— Stated exercise —
Quote the entries below from the line with "Keep writing the" through the line with "return side *", both ends included, and only those lines.

— Data rows —
^^^^^^^^^^^^^^^^

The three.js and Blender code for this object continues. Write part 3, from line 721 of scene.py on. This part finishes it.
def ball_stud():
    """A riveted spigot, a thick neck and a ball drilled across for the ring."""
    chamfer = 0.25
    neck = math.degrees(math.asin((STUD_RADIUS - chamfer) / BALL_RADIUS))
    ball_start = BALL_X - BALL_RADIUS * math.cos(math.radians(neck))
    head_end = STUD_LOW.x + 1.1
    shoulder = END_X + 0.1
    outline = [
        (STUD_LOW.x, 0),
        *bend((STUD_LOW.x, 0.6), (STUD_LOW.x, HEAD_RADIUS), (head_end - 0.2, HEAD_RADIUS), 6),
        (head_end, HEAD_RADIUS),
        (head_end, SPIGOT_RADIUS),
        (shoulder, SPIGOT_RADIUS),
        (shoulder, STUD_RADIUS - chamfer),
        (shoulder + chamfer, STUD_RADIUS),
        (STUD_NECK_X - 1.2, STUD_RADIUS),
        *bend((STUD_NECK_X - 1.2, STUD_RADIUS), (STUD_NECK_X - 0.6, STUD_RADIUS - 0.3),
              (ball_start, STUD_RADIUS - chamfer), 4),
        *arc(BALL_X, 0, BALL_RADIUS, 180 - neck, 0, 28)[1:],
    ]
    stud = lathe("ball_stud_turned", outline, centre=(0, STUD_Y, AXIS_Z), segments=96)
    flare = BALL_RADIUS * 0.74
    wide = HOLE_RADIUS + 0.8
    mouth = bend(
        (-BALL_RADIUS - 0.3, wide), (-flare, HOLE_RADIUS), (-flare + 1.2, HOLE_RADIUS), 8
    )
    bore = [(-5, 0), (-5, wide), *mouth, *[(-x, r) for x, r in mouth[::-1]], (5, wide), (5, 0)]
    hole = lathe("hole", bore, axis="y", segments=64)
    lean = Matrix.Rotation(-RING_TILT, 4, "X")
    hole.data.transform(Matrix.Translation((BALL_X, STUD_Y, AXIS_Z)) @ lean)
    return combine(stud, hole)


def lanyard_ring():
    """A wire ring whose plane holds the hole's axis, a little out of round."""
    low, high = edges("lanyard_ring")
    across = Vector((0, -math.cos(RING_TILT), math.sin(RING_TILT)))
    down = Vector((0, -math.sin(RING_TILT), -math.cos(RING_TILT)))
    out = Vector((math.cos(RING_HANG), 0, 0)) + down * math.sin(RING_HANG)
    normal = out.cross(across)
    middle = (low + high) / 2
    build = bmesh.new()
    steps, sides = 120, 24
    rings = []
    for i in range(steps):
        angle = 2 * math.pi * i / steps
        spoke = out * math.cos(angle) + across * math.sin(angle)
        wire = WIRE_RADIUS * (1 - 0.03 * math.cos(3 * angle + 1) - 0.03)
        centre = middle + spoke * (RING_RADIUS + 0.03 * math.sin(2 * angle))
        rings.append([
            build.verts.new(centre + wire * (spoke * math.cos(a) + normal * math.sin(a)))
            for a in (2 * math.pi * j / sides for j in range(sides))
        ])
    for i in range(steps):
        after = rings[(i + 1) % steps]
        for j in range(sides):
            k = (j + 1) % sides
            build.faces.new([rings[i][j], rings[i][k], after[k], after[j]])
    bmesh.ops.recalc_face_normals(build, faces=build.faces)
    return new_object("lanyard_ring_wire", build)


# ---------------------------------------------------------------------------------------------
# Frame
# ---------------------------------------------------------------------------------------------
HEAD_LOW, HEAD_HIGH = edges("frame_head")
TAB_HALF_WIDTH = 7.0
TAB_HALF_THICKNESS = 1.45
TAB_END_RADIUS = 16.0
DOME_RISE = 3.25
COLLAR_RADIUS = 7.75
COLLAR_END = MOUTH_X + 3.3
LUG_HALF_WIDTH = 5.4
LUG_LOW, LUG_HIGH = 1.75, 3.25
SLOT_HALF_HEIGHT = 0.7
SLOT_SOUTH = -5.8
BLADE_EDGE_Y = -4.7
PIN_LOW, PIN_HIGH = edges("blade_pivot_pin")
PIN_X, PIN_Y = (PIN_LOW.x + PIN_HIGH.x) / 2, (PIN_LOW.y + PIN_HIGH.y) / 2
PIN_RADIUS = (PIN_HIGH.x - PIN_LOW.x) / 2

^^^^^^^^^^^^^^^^

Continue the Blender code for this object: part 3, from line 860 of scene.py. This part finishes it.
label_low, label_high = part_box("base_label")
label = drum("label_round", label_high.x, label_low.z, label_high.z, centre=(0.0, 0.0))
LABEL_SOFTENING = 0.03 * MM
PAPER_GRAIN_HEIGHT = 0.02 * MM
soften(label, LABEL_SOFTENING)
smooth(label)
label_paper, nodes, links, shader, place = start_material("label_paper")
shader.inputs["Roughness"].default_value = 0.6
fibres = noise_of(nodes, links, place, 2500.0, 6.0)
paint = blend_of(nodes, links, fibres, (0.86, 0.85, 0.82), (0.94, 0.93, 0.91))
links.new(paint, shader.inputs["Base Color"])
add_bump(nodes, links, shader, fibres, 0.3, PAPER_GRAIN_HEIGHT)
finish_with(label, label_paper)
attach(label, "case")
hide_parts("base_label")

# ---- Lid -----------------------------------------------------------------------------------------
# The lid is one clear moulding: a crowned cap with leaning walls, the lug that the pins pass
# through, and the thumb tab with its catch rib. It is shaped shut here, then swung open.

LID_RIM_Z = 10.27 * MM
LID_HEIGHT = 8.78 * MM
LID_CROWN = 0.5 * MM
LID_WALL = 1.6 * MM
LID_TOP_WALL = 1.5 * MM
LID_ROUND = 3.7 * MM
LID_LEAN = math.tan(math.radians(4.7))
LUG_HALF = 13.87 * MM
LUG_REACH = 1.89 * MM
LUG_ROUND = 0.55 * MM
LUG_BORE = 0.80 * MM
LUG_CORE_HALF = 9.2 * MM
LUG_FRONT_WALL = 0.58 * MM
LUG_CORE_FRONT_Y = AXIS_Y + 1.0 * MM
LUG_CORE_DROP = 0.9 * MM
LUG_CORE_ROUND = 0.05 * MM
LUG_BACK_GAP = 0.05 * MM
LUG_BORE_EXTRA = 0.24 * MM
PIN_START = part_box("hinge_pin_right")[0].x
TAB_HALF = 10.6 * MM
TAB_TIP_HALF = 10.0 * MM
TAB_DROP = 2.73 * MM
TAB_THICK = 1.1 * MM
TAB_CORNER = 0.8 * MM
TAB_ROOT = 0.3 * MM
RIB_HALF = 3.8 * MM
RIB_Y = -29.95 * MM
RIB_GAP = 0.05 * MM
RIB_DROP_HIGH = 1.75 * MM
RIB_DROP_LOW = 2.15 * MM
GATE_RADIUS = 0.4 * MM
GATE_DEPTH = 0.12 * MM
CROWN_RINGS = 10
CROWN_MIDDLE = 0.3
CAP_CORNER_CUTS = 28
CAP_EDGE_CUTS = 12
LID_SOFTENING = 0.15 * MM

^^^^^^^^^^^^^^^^

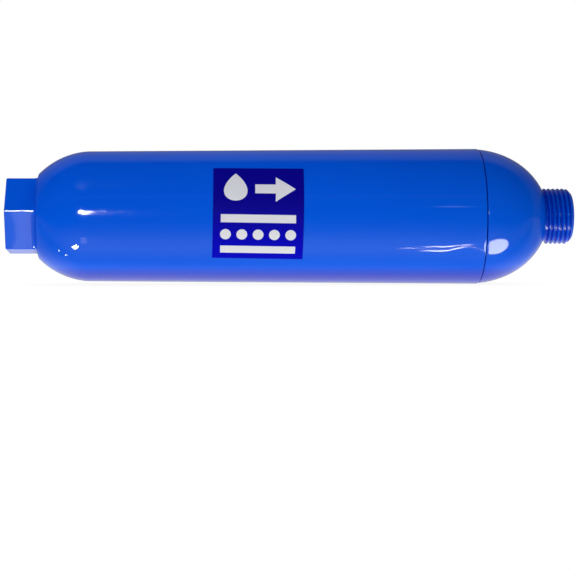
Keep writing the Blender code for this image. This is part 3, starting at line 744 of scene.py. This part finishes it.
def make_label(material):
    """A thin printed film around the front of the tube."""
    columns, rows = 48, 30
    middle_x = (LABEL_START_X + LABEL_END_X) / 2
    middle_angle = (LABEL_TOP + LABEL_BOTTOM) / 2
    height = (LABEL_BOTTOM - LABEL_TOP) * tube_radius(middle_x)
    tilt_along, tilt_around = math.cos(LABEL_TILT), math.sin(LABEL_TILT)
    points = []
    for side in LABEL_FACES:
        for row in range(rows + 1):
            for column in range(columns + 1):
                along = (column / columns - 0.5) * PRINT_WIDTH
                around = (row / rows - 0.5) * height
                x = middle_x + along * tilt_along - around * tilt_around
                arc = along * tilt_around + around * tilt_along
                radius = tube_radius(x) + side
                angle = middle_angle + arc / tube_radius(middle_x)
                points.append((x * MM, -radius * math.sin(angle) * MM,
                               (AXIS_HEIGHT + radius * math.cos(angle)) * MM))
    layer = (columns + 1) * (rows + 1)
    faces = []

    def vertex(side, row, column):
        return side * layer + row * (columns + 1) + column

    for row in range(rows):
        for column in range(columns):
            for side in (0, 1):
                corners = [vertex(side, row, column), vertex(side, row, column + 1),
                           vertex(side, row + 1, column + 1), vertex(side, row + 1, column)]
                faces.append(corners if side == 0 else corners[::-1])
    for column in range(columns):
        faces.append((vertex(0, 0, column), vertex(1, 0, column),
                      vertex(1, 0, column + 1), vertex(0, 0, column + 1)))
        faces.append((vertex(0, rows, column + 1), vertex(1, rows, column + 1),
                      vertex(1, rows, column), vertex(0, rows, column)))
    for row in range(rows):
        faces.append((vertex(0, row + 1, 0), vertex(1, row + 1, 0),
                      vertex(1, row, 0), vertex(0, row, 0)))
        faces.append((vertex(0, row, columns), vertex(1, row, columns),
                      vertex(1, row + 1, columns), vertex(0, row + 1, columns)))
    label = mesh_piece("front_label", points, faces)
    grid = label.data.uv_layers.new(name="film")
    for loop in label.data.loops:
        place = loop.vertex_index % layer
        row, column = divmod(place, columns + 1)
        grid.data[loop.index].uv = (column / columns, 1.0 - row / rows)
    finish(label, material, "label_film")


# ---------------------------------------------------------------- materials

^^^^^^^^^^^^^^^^

— Result of this task —
Keep writing the Blender code for this image. This is part 3, starting at line 744 of scene.py. This part finishes it.
def make_label(material):
    """A thin printed film around the front of the tube."""
    columns, rows = 48, 30
    middle_x = (LABEL_START_X + LABEL_END_X) / 2
    middle_angle = (LABEL_TOP + LABEL_BOTTOM) / 2
    height = (LABEL_BOTTOM - LABEL_TOP) * tube_radius(middle_x)
    tilt_along, tilt_around = math.cos(LABEL_TILT), math.sin(LABEL_TILT)
    points = []
    for side in LABEL_FACES:
        for row in range(rows + 1):
            for column in range(columns + 1):
                along = (column / columns - 0.5) * PRINT_WIDTH
                around = (row / rows - 0.5) * height
                x = middle_x + along * tilt_along - around * tilt_around
                arc = along * tilt_around + around * tilt_along
                radius = tube_radius(x) + side
                angle = middle_angle + arc / tube_radius(middle_x)
                points.append((x * MM, -radius * math.sin(angle) * MM,
                               (AXIS_HEIGHT + radius * math.cos(angle)) * MM))
    layer = (columns + 1) * (rows + 1)
    faces = []

    def vertex(side, row, column):
        return side * layer + row * (columns + 1) + column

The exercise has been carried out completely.